>> Start

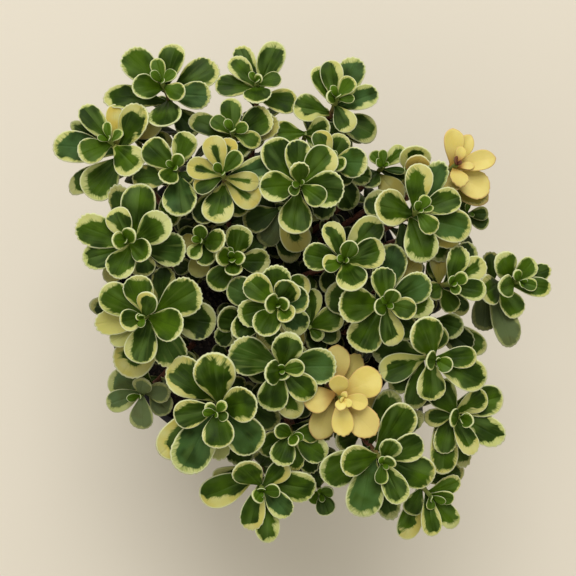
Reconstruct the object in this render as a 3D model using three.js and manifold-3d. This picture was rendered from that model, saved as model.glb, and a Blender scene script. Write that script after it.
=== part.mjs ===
// A two-row stonecrop with cream-edged leaves, in a round plastic nursery pot.
// Millimetres, +Z up. The origin is the centre of the pot's underside, which stands on the table.
// Pieces: the pot, its potting mix, and one solid for each leafy stem with its rosette of leaves.
import * as THREE from "three";
import { mergeVertices } from "three/addons/utils/BufferGeometryUtils.js";
import Module from "manifold-3d";

const wasm = await Module();
wasm.setup();

// Pot, a 13 cm nursery pot
const potHeight = 100;
const rimRadius = 65;
const underRimRadius = 61.5;
const baseRadius = 46;
const rimDepth = 11;
const rimShelf = 0.6; // how far the step under the rim slopes
const edgeRound = 0.8;
const baseEdge = 1.5;
const potWall = 1.6;
const potFloor = 2;
const potSides = 32;
const drainHoles = 6;
const drainRadius = 4.5;
const drainCircle = 33;
const drainSides = 10;

// Potting mix
const soilTop = 89;
const soilMound = 4;
const soilSides = 28;
const gap = 0.3;

// Stems
const stemRadius = 1.3;
const stemSides = 5;
const stemSteps = 5;
const stemSwing = 0.42; // how much of its length a stem takes to swing outwards
const rootDepth = 4;
const holeRadius = 2.5;
const holeSides = 5;
const crownSpread = 0.52; // a stem leaves the mix this share of its tip's distance from the plant's middle
const plantMiddle = [15, -3];
const crownMiddle = [3, -1];

// Leaves
const leafRatio = 1.55; // a leaf's length is this many times its width
const leafThickness = 1.3;
const neckShare = 0.13; // the leaf's neck against its widest place
const broadest = 0.68; // where along the leaf it is widest
const roundness = 2.5; // how bluntly its end is rounded
const cupping = 0.09;
const arch = 0.16;
const tipLift = 0.4;
const steepest = 62; // degrees that a young leaf may stand up
const flattest = 10;
const footInset = 0.7; // how far behind the stem's own middle a leaf's foot starts
const toothedFrom = 10; // leaves this wide show their round teeth
const smallUnder = 6;
const clearance = 0.35;
const sharedFoot = 0.3; // how many cubic millimetres of their feet two leaves of one stem may share

// The tips and leaves are listed as they look from straight above, from an eye over the table, on a
// level through the canopy. A thing at another height looks nearer to the eye's axis or farther from it.
const eye = [13, 6.5, 600];
const canopyLevel = 140;
const atHeight = (seen, z) =>
  [0, 1].map((i) => eye[i] + ((seen[i] - eye[i]) * (eye[2] - z)) / (eye[2] - canopyLevel));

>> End

**GIVEN INSTRUCTION**
Write out a verbatim copy of the data, beginning with its first line and ending with the line that contains "wasm.setup();".

**SOLUTION TO THIS TASK**
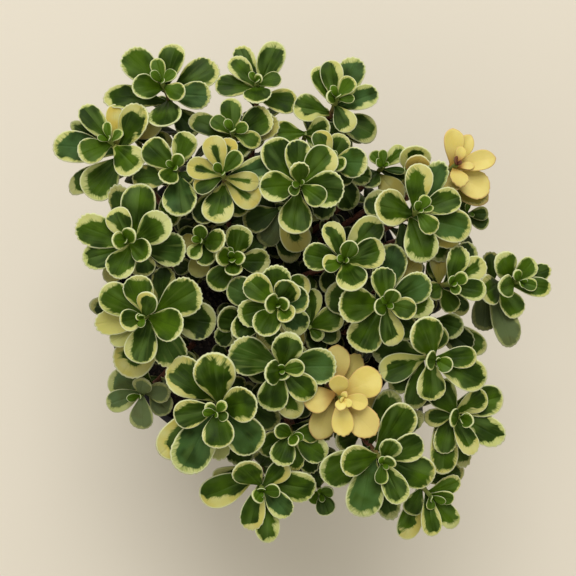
Reconstruct the object in this render as a 3D model using three.js and manifold-3d. This picture was rendered from that model, saved as model.glb, and a Blender scene script. Write that script after it.
=== part.mjs ===
// A two-row stonecrop with cream-edged leaves, in a round plastic nursery pot.
// Millimetres, +Z up. The origin is the centre of the pot's underside, which stands on the table.
// Pieces: the pot, its potting mix, and one solid for each leafy stem with its rosette of leaves.
import * as THREE from "three";
import { mergeVertices } from "three/addons/utils/BufferGeometryUtils.js";
import Module from "manifold-3d";

const wasm = await Module();
wasm.setup();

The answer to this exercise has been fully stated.